Copy every line with the string "objects" in it.
====
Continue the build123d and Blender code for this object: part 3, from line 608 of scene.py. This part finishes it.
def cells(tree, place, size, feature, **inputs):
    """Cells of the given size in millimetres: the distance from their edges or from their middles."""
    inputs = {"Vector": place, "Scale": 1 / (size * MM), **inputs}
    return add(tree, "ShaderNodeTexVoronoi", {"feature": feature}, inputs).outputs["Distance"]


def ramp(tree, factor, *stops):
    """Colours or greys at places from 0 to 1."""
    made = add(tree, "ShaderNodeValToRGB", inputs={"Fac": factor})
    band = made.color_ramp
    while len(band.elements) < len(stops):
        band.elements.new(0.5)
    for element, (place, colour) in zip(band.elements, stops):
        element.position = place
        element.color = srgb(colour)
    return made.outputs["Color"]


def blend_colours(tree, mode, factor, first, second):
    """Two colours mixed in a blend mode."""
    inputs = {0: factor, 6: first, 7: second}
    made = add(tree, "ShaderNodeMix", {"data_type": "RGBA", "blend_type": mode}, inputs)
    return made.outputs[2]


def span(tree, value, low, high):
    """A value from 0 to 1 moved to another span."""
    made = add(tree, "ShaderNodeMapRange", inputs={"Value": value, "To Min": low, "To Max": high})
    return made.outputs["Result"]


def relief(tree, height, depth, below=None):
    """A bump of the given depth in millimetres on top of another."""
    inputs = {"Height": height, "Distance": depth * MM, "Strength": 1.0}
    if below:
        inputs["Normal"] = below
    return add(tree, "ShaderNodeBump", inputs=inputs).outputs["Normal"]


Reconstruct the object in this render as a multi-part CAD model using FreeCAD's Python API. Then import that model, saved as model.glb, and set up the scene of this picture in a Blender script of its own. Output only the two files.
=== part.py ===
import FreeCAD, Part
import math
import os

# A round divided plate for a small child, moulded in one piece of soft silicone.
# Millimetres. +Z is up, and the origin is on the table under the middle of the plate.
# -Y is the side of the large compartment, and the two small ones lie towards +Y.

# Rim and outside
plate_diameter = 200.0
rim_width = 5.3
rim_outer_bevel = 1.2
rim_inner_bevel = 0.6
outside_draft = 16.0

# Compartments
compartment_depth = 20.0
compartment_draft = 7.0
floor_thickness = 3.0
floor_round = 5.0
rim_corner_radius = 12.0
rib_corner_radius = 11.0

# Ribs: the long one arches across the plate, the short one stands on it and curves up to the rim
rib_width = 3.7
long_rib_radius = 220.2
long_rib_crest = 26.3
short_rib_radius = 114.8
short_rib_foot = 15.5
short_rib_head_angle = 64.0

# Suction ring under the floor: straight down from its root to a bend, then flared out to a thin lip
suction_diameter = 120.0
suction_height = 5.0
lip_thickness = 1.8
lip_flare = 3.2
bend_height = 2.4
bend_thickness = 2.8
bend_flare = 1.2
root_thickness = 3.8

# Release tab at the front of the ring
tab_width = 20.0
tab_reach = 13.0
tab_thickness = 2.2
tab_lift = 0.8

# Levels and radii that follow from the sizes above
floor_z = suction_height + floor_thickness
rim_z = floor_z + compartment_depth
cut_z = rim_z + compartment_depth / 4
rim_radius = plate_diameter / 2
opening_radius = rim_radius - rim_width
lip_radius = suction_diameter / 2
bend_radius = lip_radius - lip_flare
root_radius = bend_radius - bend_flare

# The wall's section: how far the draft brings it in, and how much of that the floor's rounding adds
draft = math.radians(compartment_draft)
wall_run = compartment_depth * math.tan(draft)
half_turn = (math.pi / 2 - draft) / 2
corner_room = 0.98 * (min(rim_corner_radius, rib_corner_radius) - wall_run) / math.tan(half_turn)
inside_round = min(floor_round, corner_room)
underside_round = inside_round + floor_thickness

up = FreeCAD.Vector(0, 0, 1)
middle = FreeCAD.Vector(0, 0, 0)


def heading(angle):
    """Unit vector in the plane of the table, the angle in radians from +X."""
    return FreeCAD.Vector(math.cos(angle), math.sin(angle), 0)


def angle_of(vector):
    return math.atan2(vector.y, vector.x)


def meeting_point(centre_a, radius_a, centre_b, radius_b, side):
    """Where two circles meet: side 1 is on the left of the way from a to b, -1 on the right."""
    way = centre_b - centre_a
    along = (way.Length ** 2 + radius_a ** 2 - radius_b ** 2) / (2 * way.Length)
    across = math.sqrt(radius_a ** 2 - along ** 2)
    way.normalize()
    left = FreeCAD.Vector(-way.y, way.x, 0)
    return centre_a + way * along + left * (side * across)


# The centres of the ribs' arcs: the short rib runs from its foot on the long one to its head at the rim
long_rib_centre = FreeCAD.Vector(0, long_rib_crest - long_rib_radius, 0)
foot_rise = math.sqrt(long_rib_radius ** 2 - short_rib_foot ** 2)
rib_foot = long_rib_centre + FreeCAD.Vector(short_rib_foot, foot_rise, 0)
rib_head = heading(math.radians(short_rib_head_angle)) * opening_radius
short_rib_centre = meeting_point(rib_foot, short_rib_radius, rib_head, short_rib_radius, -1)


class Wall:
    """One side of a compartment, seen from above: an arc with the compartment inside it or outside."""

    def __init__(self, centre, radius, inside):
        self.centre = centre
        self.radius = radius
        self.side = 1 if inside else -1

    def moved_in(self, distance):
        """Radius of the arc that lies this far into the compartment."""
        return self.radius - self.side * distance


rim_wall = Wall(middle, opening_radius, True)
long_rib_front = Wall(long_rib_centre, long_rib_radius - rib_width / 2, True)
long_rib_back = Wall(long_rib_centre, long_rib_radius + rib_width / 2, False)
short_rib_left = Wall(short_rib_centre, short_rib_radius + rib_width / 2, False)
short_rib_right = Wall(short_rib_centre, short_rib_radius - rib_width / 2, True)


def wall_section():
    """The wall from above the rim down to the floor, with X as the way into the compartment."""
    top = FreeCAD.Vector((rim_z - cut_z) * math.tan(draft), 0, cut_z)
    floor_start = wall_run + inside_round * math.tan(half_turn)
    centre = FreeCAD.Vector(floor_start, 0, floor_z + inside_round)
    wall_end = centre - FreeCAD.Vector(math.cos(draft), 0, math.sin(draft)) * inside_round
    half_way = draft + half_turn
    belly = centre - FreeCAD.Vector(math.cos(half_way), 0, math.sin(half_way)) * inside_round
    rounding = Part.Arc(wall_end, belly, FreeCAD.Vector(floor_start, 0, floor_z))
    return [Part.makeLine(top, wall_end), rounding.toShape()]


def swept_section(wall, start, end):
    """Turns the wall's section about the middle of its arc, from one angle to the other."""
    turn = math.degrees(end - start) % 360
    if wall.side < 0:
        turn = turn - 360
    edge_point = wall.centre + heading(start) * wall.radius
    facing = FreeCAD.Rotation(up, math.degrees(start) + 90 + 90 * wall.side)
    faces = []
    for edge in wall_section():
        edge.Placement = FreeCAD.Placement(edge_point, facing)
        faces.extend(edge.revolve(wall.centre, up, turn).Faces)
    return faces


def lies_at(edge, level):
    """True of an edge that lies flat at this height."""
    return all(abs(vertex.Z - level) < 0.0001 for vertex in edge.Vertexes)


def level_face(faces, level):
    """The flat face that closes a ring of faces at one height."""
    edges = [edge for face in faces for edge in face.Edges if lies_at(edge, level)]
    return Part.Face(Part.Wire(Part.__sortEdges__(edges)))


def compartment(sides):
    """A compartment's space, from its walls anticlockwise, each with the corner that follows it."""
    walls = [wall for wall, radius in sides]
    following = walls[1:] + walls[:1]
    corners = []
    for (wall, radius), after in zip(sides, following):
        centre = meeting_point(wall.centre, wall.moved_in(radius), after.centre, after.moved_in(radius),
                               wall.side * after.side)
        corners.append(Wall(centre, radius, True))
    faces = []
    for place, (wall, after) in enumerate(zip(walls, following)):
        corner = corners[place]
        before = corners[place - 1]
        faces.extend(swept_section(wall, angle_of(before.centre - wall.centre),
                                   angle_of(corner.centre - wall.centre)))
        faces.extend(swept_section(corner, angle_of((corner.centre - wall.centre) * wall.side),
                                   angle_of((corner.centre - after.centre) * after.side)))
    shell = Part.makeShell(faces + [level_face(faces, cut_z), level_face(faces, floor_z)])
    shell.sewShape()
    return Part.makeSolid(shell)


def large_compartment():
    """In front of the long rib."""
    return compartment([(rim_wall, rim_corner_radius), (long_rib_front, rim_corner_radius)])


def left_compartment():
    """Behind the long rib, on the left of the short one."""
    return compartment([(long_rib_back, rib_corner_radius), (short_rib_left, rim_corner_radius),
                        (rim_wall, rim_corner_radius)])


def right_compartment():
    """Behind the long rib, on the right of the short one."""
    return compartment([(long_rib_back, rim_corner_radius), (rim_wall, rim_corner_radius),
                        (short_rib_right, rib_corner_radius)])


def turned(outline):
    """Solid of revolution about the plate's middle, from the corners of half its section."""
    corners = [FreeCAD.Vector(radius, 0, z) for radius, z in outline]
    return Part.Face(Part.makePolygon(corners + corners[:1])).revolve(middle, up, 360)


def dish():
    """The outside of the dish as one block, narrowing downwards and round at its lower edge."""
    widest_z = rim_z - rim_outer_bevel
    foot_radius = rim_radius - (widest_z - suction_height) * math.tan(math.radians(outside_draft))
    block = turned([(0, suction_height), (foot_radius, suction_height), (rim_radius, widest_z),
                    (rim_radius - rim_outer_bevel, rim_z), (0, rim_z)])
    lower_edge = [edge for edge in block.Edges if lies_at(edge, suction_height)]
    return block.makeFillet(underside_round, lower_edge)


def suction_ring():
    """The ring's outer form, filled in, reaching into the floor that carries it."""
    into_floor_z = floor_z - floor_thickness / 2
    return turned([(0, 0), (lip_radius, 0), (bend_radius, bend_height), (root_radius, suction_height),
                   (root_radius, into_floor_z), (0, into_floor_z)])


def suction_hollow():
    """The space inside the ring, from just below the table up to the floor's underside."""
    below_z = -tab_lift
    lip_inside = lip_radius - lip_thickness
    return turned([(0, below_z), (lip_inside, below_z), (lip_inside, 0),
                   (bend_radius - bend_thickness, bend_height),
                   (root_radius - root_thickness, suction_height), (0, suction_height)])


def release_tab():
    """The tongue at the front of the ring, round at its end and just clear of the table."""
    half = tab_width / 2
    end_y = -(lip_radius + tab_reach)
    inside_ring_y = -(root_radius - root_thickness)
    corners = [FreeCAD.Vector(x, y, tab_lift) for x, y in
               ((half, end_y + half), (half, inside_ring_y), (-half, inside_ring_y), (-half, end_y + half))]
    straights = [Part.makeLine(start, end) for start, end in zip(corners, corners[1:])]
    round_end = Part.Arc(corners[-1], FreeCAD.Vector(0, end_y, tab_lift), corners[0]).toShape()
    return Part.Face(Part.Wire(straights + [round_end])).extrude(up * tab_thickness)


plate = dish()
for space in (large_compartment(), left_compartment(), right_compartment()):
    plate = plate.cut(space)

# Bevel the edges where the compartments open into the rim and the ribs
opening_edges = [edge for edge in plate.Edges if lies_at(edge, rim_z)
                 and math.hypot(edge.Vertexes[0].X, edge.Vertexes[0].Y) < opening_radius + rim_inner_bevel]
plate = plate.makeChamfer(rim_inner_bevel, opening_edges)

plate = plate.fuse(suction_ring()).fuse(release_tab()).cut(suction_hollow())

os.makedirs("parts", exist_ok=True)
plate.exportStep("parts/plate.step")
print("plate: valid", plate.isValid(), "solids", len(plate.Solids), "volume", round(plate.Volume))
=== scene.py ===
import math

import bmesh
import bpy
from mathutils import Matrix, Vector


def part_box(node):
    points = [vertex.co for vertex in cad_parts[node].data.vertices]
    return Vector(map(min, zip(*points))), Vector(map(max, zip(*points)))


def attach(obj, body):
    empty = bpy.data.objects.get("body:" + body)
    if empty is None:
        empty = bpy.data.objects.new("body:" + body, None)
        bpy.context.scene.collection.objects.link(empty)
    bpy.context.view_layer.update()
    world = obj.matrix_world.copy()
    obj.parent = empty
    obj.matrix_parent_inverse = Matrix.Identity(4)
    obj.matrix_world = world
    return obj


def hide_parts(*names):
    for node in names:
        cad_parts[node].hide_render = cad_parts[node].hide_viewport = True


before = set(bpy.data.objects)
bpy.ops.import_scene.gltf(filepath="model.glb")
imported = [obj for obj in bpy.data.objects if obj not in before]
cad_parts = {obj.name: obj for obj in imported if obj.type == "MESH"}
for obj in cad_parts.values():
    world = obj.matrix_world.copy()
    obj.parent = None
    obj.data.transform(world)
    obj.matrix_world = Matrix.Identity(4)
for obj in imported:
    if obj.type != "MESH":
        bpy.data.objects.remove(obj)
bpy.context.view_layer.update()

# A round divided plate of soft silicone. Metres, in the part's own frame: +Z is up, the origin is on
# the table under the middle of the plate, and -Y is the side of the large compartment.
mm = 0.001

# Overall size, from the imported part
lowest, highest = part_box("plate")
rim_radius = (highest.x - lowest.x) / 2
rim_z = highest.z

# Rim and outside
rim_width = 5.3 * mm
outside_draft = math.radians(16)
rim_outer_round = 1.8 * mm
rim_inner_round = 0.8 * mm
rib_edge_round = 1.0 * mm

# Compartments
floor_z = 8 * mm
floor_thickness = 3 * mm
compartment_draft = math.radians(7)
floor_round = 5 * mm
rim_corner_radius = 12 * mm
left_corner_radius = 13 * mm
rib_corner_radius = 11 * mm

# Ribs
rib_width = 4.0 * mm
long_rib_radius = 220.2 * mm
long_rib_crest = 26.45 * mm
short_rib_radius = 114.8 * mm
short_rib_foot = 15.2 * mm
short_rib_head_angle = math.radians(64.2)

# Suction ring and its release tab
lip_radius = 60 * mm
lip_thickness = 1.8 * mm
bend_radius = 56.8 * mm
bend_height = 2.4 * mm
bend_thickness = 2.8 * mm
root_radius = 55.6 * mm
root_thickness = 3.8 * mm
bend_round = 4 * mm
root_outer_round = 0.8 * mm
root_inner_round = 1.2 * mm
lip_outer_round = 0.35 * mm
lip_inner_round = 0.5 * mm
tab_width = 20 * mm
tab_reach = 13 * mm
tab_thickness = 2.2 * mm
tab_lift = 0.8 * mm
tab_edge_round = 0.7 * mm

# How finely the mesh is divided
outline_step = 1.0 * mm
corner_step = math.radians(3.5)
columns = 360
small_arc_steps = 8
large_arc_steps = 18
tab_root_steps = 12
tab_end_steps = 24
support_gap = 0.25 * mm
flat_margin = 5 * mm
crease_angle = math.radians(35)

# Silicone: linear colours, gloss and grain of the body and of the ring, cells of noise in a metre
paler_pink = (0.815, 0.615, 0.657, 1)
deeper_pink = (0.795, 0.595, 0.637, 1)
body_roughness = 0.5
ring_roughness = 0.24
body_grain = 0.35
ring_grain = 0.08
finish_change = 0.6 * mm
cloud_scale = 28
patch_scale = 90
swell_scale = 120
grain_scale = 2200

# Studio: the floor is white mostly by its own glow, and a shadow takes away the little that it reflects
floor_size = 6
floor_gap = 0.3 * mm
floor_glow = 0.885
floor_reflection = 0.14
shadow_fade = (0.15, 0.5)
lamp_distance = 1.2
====
▸ **OUTPUT FOR THIS TASK**:
    empty = bpy.data.objects.get("body:" + body)
        empty = bpy.data.objects.new("body:" + body, None)
        bpy.context.scene.collection.objects.link(empty)
before = set(bpy.data.objects)
imported = [obj for obj in bpy.data.objects if obj not in before]
        bpy.data.objects.remove(obj)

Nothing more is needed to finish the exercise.